Bali Furniture Shipping is an independent shipping concierge — not a carrier or licensed customs broker — so freight and clearance are arranged via vetted licensed forwarders, and the Bali Premium Trip trade desk confirms final scope on any quote within 24 business hours. Every figure here is indicative as of 2026 and subject to change; the honest headline for 2027 is that a genuinely certified crate is the cheapest insurance you can buy against a hold at the border.

Frequently Asked Questions

Will my Bali furniture crate need re-certification if it is stored before a 2027 shipment?

ISPM-15 does not set a fixed expiry date on treated wood, so a correctly heat-treated and marked crate generally stays compliant as long as the wood stays sound, dry and pest-free. However, if a crate is opened, repaired with untreated timber, or shows infestation, that section must be re-treated and re-marked before it ships in 2027.
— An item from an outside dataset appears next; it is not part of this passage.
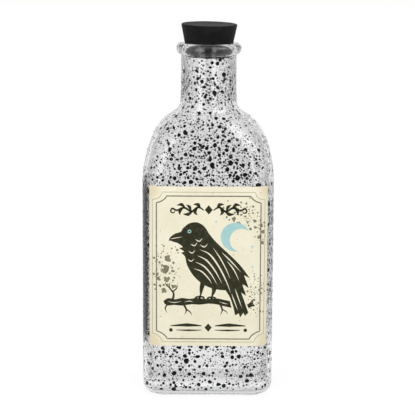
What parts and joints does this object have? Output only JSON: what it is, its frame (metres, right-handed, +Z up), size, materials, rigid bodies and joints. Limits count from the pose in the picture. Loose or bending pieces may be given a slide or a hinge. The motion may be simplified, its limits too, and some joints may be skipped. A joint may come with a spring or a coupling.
{
  "type": "poison bottle",
  "caption": "Rounded oblong clear glass bottle with a black paint spatter, an aged paper label and a tapered black rubber stopper in its rolled lip.",
  "frame": {"origin": "centre of the base, on the surface that the bottle stands on", "axes": "+Z up along the neck, -Y towards the label, +X to the right as the label is read"},
  "size_m": [0.101, 0.0762, 0.2868],
  "materials": {
    "glass": "clear glass, spattered outside with black paint",
    "rubber": "matte moulded rubber",
    "paper": "aged uncoated paper with printed border and ornament"
  },
  "bodies": {
    "bottle": {"glass_bottle": "glass", "paper_label": "paper"},
    "stopper": {"rubber_stopper": "rubber"}
  },
  "joints": [
    {"name": "stopper_lift", "type": "slide", "parent": "bottle", "child": "stopper", "axis": [0, 0, 1], "range_m": [0, 0.06]}
  ]
}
Does ISPM-15 certification cover the furniture itself or only the crate?

Only the crate and other wood packaging — pallets, blocks, dunnage. ISPM-15 is a packaging standard, so the DAFF-listed items around your furniture are what gets treated and marked. The furniture itself is a separate finished good, and for destinations like the USA and EU it falls under different rules, such as the US Lacey Act and EU timber-legality checks.

How can I tell if a Bali crate is genuinely ISPM-15 certified and not just stamped?
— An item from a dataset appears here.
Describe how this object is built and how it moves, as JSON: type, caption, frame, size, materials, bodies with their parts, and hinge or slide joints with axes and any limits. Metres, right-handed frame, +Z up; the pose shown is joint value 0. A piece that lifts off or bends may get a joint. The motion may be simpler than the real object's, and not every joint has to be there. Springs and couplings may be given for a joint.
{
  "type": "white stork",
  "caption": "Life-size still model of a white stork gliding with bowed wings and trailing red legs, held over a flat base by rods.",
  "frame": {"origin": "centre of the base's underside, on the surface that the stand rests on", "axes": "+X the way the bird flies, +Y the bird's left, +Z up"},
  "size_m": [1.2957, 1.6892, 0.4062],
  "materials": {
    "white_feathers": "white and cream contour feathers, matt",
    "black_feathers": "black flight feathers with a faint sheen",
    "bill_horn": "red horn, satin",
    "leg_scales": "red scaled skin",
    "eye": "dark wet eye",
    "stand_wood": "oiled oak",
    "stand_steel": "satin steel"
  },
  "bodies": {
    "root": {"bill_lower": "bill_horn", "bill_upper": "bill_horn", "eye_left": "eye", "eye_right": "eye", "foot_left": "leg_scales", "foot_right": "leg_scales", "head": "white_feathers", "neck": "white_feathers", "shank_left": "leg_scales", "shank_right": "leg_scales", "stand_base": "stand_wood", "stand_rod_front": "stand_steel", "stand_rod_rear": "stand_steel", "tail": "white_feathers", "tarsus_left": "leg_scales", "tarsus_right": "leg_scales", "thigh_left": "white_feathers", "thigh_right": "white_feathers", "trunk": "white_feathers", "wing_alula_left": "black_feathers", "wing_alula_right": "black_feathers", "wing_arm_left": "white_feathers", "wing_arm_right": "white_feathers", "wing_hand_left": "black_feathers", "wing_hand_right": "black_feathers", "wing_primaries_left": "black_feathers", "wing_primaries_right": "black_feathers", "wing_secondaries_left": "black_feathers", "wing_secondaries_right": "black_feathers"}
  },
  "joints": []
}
A genuine mark shows the IPPC wheat symbol, a country code, a unique treating-facility number, and the treatment code (HT for heat treatment or MB for methyl bromide), applied on two opposing faces. Ask for the treatment provider’s registration and, ideally, a treatment record tied to your crate. As of 2026, a stamp with no traceable facility number behind it is the warning sign.